-- START Recorded data --

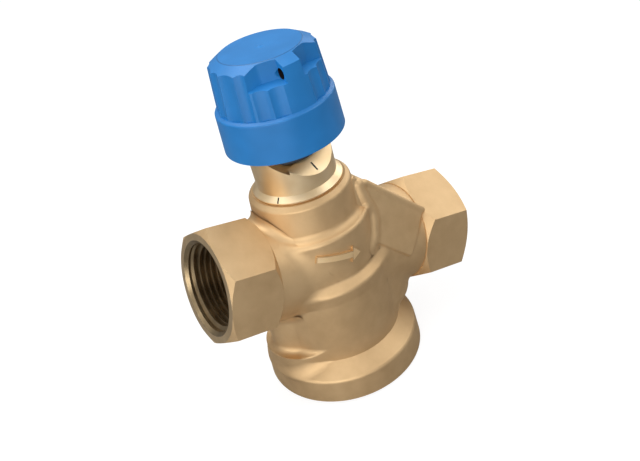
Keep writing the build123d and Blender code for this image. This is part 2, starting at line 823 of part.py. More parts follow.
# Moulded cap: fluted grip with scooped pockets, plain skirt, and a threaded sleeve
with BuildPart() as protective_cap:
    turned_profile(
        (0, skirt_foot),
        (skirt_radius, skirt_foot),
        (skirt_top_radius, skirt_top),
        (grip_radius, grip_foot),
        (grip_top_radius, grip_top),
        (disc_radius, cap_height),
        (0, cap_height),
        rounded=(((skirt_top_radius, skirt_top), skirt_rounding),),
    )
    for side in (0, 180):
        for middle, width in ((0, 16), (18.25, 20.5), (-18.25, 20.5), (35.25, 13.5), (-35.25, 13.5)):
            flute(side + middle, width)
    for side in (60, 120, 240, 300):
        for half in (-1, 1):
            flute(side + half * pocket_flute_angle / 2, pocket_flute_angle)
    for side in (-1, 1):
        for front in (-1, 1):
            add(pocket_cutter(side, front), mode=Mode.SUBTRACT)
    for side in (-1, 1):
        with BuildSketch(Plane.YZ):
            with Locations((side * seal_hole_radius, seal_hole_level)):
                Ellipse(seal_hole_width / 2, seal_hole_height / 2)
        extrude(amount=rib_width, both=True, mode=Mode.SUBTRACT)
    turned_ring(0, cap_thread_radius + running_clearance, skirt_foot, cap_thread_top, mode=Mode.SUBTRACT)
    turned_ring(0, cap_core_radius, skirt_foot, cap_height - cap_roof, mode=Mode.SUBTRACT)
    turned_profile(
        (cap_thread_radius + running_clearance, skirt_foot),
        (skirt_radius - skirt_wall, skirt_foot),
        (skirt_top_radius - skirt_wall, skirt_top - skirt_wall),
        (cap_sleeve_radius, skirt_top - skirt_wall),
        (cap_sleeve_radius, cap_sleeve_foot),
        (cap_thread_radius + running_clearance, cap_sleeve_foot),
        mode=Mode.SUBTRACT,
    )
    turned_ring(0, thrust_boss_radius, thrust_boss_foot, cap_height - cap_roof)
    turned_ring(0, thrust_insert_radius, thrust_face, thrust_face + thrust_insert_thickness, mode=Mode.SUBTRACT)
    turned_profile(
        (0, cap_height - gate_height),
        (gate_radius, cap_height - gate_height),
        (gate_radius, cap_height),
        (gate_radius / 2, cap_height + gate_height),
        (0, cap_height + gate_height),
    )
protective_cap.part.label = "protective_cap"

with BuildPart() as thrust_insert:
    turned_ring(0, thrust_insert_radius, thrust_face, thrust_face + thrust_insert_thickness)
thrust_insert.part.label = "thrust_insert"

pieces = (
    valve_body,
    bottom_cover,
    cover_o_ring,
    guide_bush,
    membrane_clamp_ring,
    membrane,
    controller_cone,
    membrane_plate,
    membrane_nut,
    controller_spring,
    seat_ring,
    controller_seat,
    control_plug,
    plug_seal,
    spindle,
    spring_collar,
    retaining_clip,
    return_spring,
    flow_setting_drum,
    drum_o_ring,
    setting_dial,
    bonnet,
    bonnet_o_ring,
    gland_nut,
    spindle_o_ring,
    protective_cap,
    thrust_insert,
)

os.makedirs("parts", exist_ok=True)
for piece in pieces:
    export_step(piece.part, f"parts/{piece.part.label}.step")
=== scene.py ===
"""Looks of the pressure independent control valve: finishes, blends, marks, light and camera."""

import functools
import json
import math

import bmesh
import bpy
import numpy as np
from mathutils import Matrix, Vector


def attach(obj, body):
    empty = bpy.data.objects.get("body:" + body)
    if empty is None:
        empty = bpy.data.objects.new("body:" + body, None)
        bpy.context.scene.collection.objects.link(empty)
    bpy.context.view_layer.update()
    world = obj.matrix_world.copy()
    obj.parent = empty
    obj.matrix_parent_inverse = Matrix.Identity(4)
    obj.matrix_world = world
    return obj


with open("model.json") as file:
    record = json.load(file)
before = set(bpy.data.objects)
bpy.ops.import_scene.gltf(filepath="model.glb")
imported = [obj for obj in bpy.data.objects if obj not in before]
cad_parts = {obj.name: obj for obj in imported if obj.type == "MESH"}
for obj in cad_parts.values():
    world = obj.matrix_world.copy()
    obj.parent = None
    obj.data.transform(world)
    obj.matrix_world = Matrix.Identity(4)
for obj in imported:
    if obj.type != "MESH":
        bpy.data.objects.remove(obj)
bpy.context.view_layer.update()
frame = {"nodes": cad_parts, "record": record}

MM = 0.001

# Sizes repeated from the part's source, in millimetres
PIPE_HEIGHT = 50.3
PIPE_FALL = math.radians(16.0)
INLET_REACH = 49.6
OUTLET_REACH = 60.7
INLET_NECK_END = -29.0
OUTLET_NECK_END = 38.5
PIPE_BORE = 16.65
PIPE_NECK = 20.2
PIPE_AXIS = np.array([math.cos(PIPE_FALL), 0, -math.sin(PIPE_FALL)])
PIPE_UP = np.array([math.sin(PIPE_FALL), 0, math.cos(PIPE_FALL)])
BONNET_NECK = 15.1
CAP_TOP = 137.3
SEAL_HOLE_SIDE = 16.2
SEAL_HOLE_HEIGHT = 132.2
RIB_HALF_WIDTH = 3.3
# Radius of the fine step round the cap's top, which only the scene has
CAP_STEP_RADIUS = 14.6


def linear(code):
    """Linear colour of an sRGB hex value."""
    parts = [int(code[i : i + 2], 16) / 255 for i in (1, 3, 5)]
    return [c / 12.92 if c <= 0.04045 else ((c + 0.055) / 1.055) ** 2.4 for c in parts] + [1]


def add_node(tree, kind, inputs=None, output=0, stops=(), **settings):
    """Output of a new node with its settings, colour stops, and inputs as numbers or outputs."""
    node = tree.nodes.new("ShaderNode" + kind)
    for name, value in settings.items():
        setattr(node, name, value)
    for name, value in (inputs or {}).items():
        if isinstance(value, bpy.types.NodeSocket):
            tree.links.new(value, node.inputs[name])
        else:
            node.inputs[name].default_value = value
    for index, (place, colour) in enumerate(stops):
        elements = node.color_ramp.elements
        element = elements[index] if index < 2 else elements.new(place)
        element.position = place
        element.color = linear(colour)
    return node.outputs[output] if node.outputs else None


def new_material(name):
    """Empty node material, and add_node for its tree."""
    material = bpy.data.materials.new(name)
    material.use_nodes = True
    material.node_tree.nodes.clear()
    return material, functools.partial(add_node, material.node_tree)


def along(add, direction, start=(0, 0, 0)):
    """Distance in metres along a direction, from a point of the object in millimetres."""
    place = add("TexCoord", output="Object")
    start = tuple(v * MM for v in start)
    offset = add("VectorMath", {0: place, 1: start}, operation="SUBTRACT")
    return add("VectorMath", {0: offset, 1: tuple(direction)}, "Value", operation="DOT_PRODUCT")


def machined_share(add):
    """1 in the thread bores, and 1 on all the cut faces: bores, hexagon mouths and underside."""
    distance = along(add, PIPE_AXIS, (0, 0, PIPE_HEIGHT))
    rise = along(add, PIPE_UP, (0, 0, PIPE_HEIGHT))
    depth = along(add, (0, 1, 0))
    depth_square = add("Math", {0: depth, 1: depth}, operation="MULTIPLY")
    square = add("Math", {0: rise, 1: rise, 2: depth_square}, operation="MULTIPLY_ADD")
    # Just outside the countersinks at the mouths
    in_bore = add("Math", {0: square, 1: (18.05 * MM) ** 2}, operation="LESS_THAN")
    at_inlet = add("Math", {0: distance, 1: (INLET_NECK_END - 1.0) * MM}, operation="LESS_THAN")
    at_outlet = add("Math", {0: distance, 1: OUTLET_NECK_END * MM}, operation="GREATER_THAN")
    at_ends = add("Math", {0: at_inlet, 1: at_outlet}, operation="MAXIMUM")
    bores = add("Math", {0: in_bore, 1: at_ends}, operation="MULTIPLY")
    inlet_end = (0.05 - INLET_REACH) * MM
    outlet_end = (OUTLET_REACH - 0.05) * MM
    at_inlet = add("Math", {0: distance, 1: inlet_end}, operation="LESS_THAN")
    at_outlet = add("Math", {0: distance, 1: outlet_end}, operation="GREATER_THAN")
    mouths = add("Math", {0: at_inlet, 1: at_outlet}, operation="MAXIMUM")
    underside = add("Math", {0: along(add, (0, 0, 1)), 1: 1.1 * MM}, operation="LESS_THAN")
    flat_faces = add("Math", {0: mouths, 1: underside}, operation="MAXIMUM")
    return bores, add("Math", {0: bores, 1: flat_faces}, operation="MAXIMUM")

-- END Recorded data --

Where a line holds "model", copy it out.

▶ **Response below**
with open("model.json") as file:
bpy.ops.import_scene.gltf(filepath="model.glb")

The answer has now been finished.